Antonio López le pidió visitarle para tomar medidas de su cabeza para realizar un trío de esculturas Delibes-Tàpies-Ferlosio que nunca se llevó a cabo
En un texto que se publicó póstumamente, con motivo de la exposición de Antonio López en el Museo Thyssen en 2011, podemos conocer, con el desenfado que caracteriza su escritura, el interés que sentía por la pintura del manchego: “Deslumbrado por la magia del pincel de Antonio López, fui de los primeros en acercarme a su obra. ¿Para qué? ¿Y quién lo sabe? Yo buscaba algo, una muestra, una aproximación a su genio. Después aspiré a un recuerdo. En mi expectativa ávida, llegué a proponerle: ‘Lo que tú quieras, Antonio. Una interrogación, mis iniciales firmadas por ti. Algo’”. Así que podemos comprender su emoción cuando años después, el artista le pidió visitarle para tomar medidas de su cabeza, con el propósito de realizar un trío de esculturas: “Delibes - Tàpies - Ferlosio. Un canto a la amistad”. Un proyecto ciertamente deslumbrante, pero que finalmente nunca se llevó a cabo.

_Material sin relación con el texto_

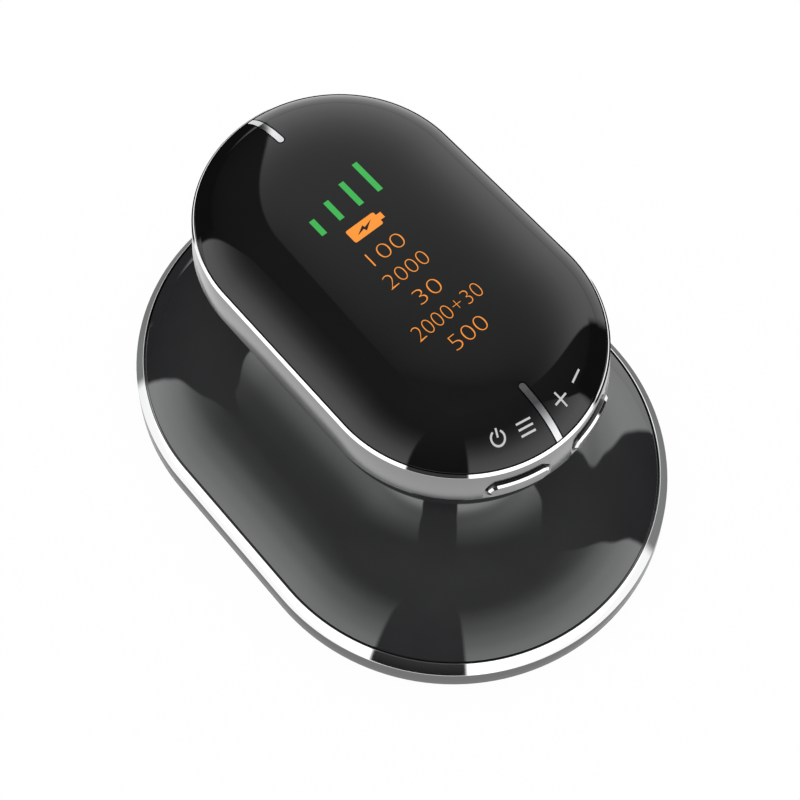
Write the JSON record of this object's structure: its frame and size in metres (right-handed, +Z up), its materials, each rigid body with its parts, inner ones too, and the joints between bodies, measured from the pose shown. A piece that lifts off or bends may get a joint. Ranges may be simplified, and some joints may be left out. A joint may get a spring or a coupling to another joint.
{
  "type": "microcurrent slimming device",
  "caption": "Handheld body care device with an oval dished treatment base, a narrow waist for the fingers and an oval handle with a glossy display cover and rocker keys.",
  "frame": {"origin": "middle of the base, on the plane that the electrodes rest on", "axes": "+X along the device towards its keys, +Z up from the skin side to the display"},
  "size_m": [0.134, 0.0972, 0.0736],
  "materials": {
    "glossy_black": "piano black, polished",
    "graphite_shell": "dark graphite, polished",
    "chrome_trim": "bright plated",
    "satin_silver": "satin foil",
    "stainless_electrode": "polished",
    "black_plastic": "fine matt",
    "frosted_plastic": "frosted, lets light through",
    "circuit_board": "solder mask",
    "ferrite": "dull grey",
    "capacitor_can": "bare can",
    "ribbon": "amber film",
    "silicone": "soft matt",
    "foam": "closed cell foam",
    "battery_wrap": "silver pouch",
    "steel": "plated"
  },
  "bodies": {
    "housing": {"top_panel": "glossy_black", "dish_shell": "graphite_shell", "handle_tray": "graphite_shell", "base_ring": "chrome_trim", "handle_band": "chrome_trim", "front_inlay": "satin_silver", "rear_inlay": "satin_silver", "front_ems_electrode": "stainless_electrode", "rear_ems_electrode": "stainless_electrode", "rf_electrode_1": "stainless_electrode", "rf_electrode_2": "stainless_electrode", "rf_electrode_3": "stainless_electrode", "rf_electrode_4": "stainless_electrode", "base_plate": "black_plastic", "battery_carrier": "black_plastic", "beeper": "black_plastic", "mode_key_holder": "black_plastic", "level_key_holder": "black_plastic", "mode_outer_switch": "black_plastic", "mode_inner_switch": "black_plastic", "level_outer_switch": "black_plastic", "level_inner_switch": "black_plastic", "led_window": "frosted_plastic", "light_guide": "frosted_plastic", "led_board": "circuit_board", "main_board": "circuit_board", "display_board": "circuit_board", "charging_board": "circuit_board", "mode_key_board": "circuit_board", "level_key_board": "circuit_board", "transformer": "ferrite", "inductor": "ferrite", "capacitor": "capacitor_can", "ribbon_cable": "ribbon", "panel_gasket": "silicone", "battery_foam": "foam", "battery_cell": "battery_wrap", "charging_socket": "steel", "mode_key_pin": "steel", "level_key_pin": "steel", "base_screw_1": "steel", "base_screw_2": "steel", "base_screw_3": "steel", "base_screw_4": "steel", "neck_screw_1": "steel", "neck_screw_2": "steel", "neck_screw_3": "steel", "neck_screw_4": "steel", "board_screw_1": "steel", "board_screw_2": "steel", "board_screw_3": "steel", "board_screw_4": "steel"},
    "mode_rocker": {"mode_key": "chrome_trim"},
    "level_rocker": {"level_key": "chrome_trim"},
    "mode_outer_button": {"mode_outer_plunger": "frosted_plastic"},
    "mode_inner_button": {"mode_inner_plunger": "frosted_plastic"},
    "level_outer_button": {"level_outer_plunger": "frosted_plastic"},
    "level_inner_button": {"level_inner_plunger": "frosted_plastic"}
  },
  "joints": [
    {"name": "mode_key_rock", "type": "hinge", "parent": "housing", "child": "mode_rocker", "pos_m": [0.04174, -0.00792, 0.0616], "axis": [0, 0, 1], "range_deg": [-2.5, 2.5], "stiffness_Nm_per_rad": 0.15},
    {"name": "mode_outer_button_travel", "type": "slide", "parent": "housing", "child": "mode_outer_button", "axis": [0.9489, -0.3156, 0], "range_m": [-0.00019, 0.00019]},
    {"name": "mode_inner_button_travel", "type": "slide", "parent": "housing", "child": "mode_inner_button", "axis": [0.9489, -0.3156, 0], "range_m": [-0.00019, 0.00019]},
    {"name": "level_key_rock", "type": "hinge", "parent": "housing", "child": "level_rocker", "pos_m": [0.04174, 0.00792, 0.0616], "axis": [0, 0, 1], "range_deg": [-2.5, 2.5], "stiffness_Nm_per_rad": 0.15},
    {"name": "level_outer_button_travel", "type": "slide", "parent": "housing", "child": "level_outer_button", "axis": [0.9489, 0.3156, 0], "range_m": [-0.00019, 0.00019]},
    {"name": "level_inner_button_travel", "type": "slide", "parent": "housing", "child": "level_inner_button", "axis": [0.9489, 0.3156, 0], "range_m": [-0.00019, 0.00019]}
  ],
  "couplings": [
    {"joint": "mode_outer_button_travel", "follows": "mode_key_rock", "m_per_rad": 0.0042},
    {"joint": "mode_inner_button_travel", "follows": "mode_key_rock", "m_per_rad": -0.0042},
    {"joint": "level_outer_button_travel", "follows": "level_key_rock", "m_per_rad": -0.0042},
    {"joint": "level_inner_button_travel", "follows": "level_key_rock", "m_per_rad": 0.0042}
  ]
}
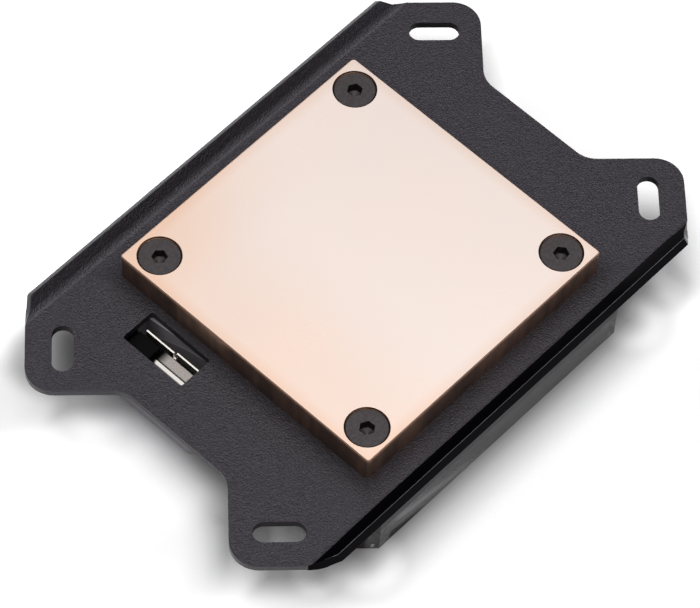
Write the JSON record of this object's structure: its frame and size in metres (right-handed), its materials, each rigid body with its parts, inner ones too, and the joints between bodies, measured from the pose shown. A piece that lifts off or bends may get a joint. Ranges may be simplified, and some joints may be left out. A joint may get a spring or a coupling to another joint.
{
  "type": "cpu water block",
  "caption": "Liquid cooling block for a processor: square copper cold plate on a black folded bracket with slotted ears, over a black body and dark clear cover.",
  "frame": {"origin": "middle of the cover's flat underside, the face it lies on as in the picture", "axes": "+Z out of the copper cold plate; +X along the bracket, away from the window; +Y across the bracket, towards the window's side"},
  "size_m": [0.11, 0.0742, 0.0224],
  "materials": {
    "copper": "lapped copper, bright top face, browned sides",
    "bracket_coat": "black powder coat with a fine grain",
    "black_screws": "black oxide",
    "insert_brass": "turned",
    "seal_rubber": "matte",
    "stainless": "rolled sheet",
    "body_plastic": "milled, satin",
    "cover_plastic": "dark clear plastic, polished edges",
    "housing_plastic": "moulded, satin",
    "board": "black solder mask",
    "plated_metal": "nickel plated",
    "insulator": "moulded",
    "contact_gold": "gold flash"
  },
  "bodies": {
    "root": {"cold_plate": "copper", "mounting_bracket": "bracket_coat", "base_screws": "black_screws", "screw_inserts": "insert_brass", "main_oring": "seal_rubber", "jet_plate": "stainless", "top_body": "body_plastic", "port_orings": "seal_rubber", "top_cover": "cover_plastic", "cover_screws": "black_screws", "side_housing": "housing_plastic", "housing_screws": "black_screws", "circuit_board": "board", "socket_shell": "plated_metal", "socket_core": "insulator", "pin_header": "insulator", "header_pins": "contact_gold", "shield_plate": "plated_metal"}
  },
  "joints": []
}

El aspecto más público y mejor conocido de la relación de Delibes con las artes visuales es sin duda la serie de libros que publicó en colaboración con grandes fotógrafos. El primero fue La caza de la perdiz roja (1962), con fotografías de Oriol Maspons, en la extraordinaria colección de Lumen titulada Palabra e Imagen. Aunque según se lee en su correspondencia con Esther Tusquets, la editora, Delibes temía que el libro no fuera entendido por los cazadores, la realidad es que fue un éxito comercial. Eso impulsó que dos años después Ediciones Destino, su editorial habitual, le propusiera colaborar con el fotógrafo Francisco Ontañón, para ilustrar profusamente El libro de la caza menor, que dio lugar a una preciosa edición. Ese mismo año y otra vez con Lumen apareció el que es quizás el libro más conocido de los tres, Viejas historias de Castilla la Vieja, acompañado de fotografías de Ramón Masats. Por cierto, este texto surgió originalmente al revés que todos estos proyectos, como un encargo a Delibes para que ilustrara una colección de grabados de Jaume Pla, que se publicó con el título de Castilla en una tirada para bibliófilos de sólo 150 ejemplares (y aún ha tenido una tercera reencarnación en 2017, con fotografías de José Manuel Navia). Podemos recordar también Castilla, lo castellano y los castellanos (1979), con fotografías de Alberto Viñals y una nueva edición de La caza de la perdiz roja (1988), con imágenes de Francesc Català-Roca.
Sirva este recorrido para esbozar el universo visual de quien nunca necesitó las imágenes para que sus lectores las representáramos en la imaginación. La verdad es que nunca tuvo por qué tener “celos de un cuadro”.